In how many lines does the string "code" appear? Answer with the number only.

....................

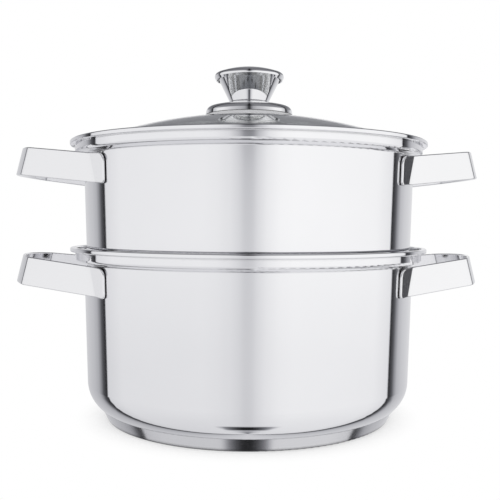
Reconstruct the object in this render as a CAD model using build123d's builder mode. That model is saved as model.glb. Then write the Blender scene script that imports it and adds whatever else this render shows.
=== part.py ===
from build123d import *
from math import asin, cos, radians, sin, sqrt, tan
import os

# A two-tier steel steamer: a pot with a thick sandwich base, a steamer tier that nests in the
# pot's rim, and a domed glass lid that nests in the tier's rim. Lengths are in millimetres.
# The origin is on the table under the middle of the base, Z is up and the handles lie along X.

os.makedirs("parts", exist_ok=True)

# Sheet and running clearances
vessel_sheet = 0.8
seat_gap = 0.3
overrun = 4.0

# Rim shared by the pot and the tier
neck_radius = 121.5
draft_angle = 1.6
rim_step = 6.3
rim_step_rise = 1.9
neck_bend = 0.9
shoulder_bend = 2.2
lip_height = 3.1
lip_reach = 3.5
lip_round_share = 0.28

# Pot
pot_height = 125.0
pot_rim_height = 11.2
knuckle_radius = 23.0

# Sandwich base under the pot
base_thickness = 5.0
base_side_height = 11.0
base_inset = 16.7
base_side_angle = 26.0
base_corner = 1.6
base_cap_sheet = 0.6

# Steamer tier
tier_rise = 76.2
tier_rim_height = 10.7
nest_gap = 2.2
nest_depth = 14.7
nest_corner = 6.0
seat_bead_gap = 2.0
seat_bead_height = 5.5
seat_bead_bend = 1.5
steam_hole_radius = 4.0
steam_margin = 18.5
steam_rings = 5
first_ring_holes = 6

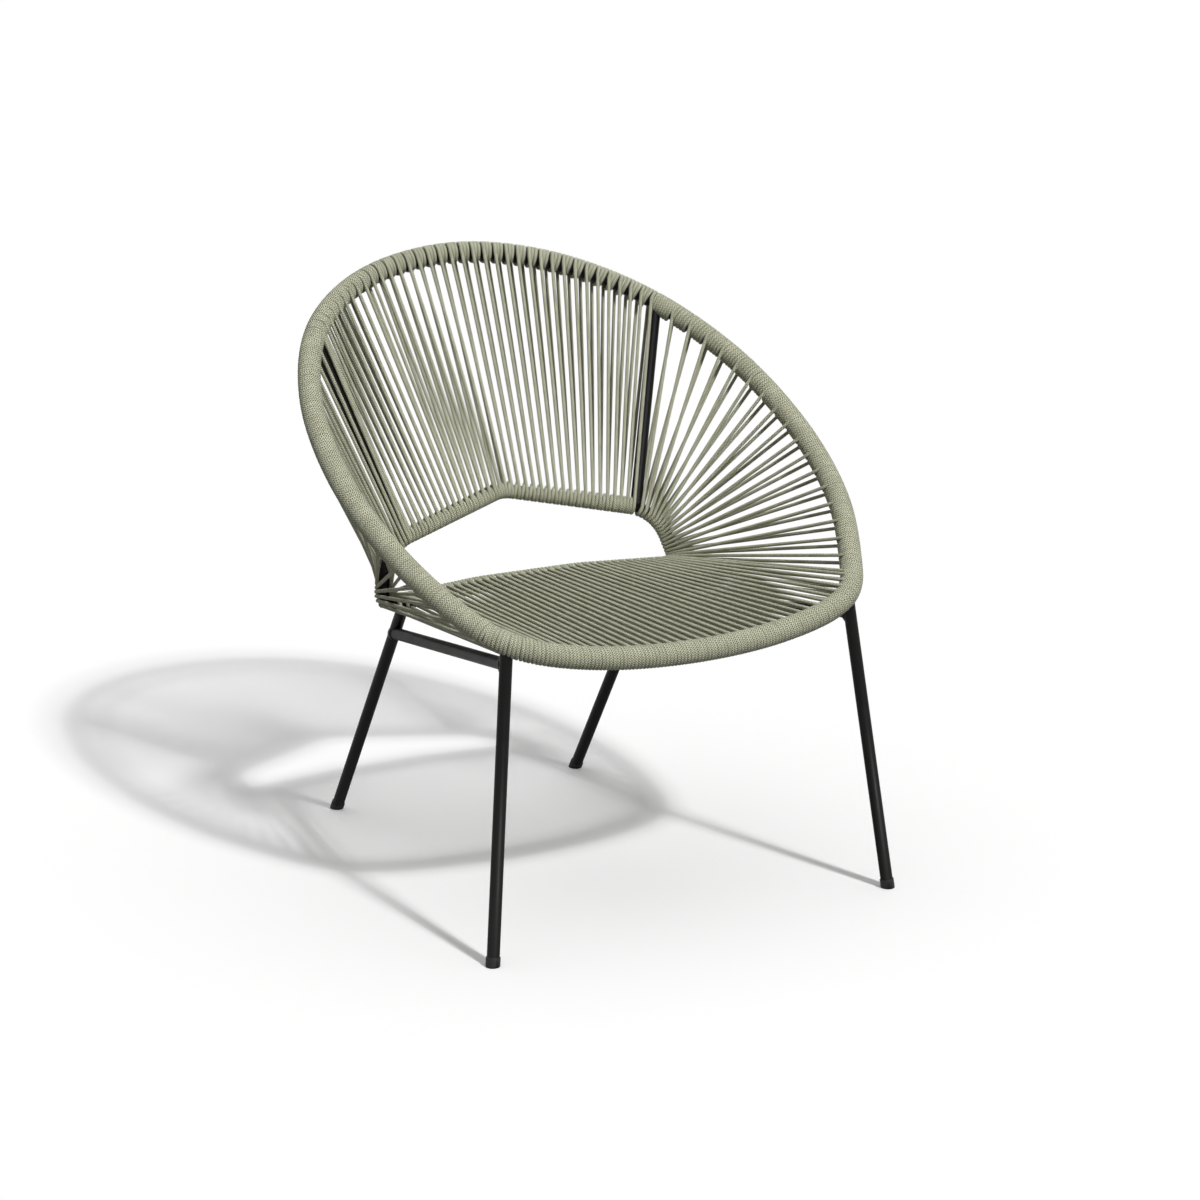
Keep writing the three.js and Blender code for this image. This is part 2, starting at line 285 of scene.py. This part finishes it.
# %% [markdown]
# ## Braided rope
# The rope is a round braid of thin yarns. Each rope mesh has a UV map with the length along the rope
# in metres on U and one turn round it on V, so two families of slanted lines on it are the yarns that
# run each way. Where they cross, one lies on top: the higher of the two waves is the surface. The
# yarn's colour is a heathered sage with paler and darker fibres, and painted shade darkens the grooves
# between the yarns while their crowns are painted lighter.

# %% Braided rope
ROPE_RADIUS = 0.0024
YARNS = 8
BRAID_PITCH = 0.011

rope = Finish("sage_rope")
rope_map = rope.node("ShaderNodeUVMap", {"uv_map": "rope"}, [])
split = rope.tree.nodes.new("ShaderNodeSeparateXYZ")
rope.tree.links.new(rope_map.socket, split.inputs[0])
along = Value(rope, split.outputs["X"])
around = Value(rope, split.outputs["Y"])
to_angle = math.pi * YARNS
one_way = (along * (to_angle / BRAID_PITCH) + around * to_angle).math("SINE")
other_way = (along * (to_angle / BRAID_PITCH) - around * to_angle).math("SINE")
braid = one_way.math("MAXIMUM", other_way)
rope_place = rope.node("ShaderNodeTexCoord", {}, [], output="Object")
fibres = rope.node("ShaderNodeTexNoise", {}, {"Vector": rope_place, "Scale": 1500.0, "Detail": 2.0})
patches = rope.node("ShaderNodeTexNoise", {}, {"Vector": rope_place, "Scale": 60.0, "Detail": 3.0})
height = braid * 0.8 + fibres * 0.5
# The braid's share of this tone is painted shade: the grooves between the yarns are painted dark and
# their crowns light. The fibres and patches are the yarn's own uneven tone.
groove_shade_and_fibre_tone = braid * 0.36 + fibres * 0.52 + patches * 0.14
# The dark stop is the rope's shaded colour, which the braid paints into the grooves.
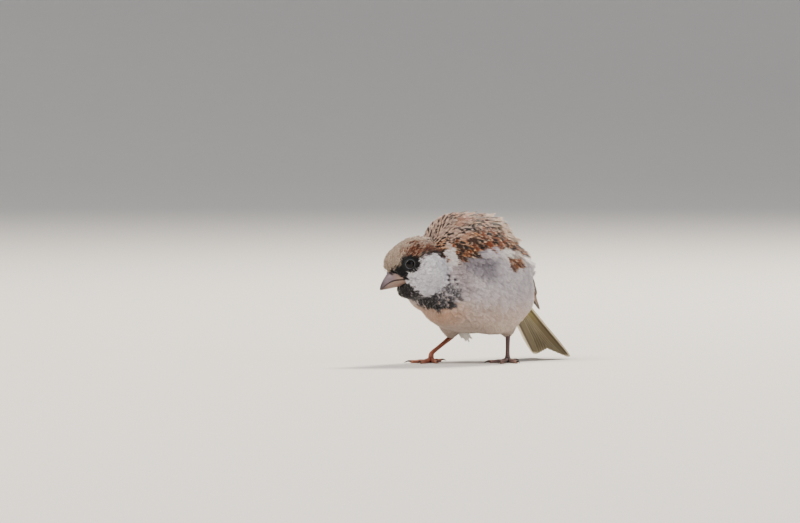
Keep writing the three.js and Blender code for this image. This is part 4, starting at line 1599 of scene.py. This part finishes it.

....................

● Correct output:
2